• _Stored data_:
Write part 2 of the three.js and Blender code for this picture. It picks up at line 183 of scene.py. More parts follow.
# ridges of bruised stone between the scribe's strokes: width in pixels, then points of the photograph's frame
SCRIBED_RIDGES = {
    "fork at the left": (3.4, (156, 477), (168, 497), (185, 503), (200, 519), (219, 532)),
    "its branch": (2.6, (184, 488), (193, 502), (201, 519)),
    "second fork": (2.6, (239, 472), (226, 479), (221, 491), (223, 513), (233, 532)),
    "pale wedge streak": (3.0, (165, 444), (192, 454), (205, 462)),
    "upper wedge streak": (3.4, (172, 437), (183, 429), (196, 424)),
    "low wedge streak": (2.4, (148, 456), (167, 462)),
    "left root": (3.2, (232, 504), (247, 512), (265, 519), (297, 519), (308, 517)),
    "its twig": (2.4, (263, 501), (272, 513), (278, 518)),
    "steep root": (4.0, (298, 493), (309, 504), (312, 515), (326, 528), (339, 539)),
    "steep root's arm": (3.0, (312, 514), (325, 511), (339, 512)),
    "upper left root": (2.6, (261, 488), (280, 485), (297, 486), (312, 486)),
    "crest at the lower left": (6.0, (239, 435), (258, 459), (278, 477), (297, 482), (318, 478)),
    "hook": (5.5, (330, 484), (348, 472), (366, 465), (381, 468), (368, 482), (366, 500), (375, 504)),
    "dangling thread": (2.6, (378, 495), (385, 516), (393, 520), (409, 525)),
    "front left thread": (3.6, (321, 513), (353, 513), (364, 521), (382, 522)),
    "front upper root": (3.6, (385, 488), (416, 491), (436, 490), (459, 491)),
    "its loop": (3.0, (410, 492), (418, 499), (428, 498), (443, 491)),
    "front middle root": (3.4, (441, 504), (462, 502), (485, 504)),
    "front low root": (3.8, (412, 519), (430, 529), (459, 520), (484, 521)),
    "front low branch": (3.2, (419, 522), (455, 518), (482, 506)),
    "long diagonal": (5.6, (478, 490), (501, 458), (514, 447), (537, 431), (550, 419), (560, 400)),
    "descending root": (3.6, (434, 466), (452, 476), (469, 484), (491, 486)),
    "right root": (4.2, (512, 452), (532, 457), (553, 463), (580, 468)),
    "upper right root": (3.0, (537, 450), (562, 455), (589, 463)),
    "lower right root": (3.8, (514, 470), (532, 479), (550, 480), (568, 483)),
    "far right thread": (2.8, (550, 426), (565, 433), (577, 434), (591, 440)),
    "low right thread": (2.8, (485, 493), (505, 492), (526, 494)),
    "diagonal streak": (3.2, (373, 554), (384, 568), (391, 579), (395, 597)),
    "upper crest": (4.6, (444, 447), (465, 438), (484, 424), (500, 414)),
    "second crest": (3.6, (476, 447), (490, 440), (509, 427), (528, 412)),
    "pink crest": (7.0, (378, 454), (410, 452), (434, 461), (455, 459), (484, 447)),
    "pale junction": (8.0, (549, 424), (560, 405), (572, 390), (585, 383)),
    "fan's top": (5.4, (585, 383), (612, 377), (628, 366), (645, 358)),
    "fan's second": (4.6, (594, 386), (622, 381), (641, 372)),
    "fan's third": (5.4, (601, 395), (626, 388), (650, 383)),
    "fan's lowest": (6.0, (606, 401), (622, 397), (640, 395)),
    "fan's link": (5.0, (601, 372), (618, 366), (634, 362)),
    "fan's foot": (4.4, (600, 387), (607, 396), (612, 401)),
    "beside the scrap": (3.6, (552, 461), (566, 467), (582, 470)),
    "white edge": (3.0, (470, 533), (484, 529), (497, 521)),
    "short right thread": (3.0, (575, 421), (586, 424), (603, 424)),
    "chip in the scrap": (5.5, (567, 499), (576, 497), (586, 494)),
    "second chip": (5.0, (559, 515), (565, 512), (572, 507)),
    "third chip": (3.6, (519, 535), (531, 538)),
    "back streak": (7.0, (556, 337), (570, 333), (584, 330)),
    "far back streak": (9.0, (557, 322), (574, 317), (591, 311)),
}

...

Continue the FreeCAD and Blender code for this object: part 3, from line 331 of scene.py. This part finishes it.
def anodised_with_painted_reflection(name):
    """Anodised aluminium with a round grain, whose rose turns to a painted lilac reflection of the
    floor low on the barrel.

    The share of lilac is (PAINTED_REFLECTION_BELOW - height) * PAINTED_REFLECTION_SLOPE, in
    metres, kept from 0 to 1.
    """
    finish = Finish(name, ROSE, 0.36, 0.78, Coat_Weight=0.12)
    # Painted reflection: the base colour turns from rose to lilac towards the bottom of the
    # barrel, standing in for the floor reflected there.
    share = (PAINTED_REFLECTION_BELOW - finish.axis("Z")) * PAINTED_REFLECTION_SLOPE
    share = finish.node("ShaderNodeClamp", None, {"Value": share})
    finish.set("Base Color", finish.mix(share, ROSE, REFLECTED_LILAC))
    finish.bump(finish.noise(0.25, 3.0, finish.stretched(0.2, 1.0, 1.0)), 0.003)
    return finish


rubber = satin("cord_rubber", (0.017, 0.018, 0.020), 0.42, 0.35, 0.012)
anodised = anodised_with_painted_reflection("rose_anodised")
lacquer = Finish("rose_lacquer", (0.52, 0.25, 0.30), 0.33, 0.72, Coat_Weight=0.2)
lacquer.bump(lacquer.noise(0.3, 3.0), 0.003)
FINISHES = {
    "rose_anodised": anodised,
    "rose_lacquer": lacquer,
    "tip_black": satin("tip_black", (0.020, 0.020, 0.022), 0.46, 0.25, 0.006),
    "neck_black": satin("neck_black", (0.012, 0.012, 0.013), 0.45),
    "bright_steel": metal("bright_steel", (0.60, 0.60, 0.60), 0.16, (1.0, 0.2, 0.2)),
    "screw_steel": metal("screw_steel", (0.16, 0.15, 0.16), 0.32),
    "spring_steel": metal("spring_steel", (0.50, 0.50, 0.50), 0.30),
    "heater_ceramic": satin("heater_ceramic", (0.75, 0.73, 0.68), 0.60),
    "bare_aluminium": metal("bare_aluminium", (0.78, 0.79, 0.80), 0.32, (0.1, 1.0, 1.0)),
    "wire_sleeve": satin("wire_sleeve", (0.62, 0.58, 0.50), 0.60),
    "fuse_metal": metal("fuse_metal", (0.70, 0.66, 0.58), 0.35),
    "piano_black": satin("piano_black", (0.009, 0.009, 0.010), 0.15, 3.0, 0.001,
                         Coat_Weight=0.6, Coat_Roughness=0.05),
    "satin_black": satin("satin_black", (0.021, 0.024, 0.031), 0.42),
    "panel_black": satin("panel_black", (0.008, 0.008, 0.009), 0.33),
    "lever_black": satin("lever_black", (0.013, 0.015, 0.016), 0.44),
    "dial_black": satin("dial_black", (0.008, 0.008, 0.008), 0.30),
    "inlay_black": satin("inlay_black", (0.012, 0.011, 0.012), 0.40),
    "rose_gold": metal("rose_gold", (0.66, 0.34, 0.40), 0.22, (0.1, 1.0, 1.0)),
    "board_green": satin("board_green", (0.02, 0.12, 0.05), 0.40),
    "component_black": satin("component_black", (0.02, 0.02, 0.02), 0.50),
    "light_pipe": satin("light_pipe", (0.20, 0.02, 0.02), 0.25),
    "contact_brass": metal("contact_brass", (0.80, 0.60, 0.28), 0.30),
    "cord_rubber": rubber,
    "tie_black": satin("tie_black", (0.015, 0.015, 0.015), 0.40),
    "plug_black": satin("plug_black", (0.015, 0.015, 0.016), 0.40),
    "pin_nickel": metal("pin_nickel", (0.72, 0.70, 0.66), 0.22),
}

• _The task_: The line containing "Continue the FreeCAD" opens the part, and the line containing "return finish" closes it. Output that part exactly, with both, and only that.

• _Exercise response_:
Continue the FreeCAD and Blender code for this object: part 3, from line 331 of scene.py. This part finishes it.
def anodised_with_painted_reflection(name):
    """Anodised aluminium with a round grain, whose rose turns to a painted lilac reflection of the
    floor low on the barrel.

    The share of lilac is (PAINTED_REFLECTION_BELOW - height) * PAINTED_REFLECTION_SLOPE, in
    metres, kept from 0 to 1.
    """
    finish = Finish(name, ROSE, 0.36, 0.78, Coat_Weight=0.12)
    # Painted reflection: the base colour turns from rose to lilac towards the bottom of the
    # barrel, standing in for the floor reflected there.
    share = (PAINTED_REFLECTION_BELOW - finish.axis("Z")) * PAINTED_REFLECTION_SLOPE
    share = finish.node("ShaderNodeClamp", None, {"Value": share})
    finish.set("Base Color", finish.mix(share, ROSE, REFLECTED_LILAC))
    finish.bump(finish.noise(0.25, 3.0, finish.stretched(0.2, 1.0, 1.0)), 0.003)
    return finish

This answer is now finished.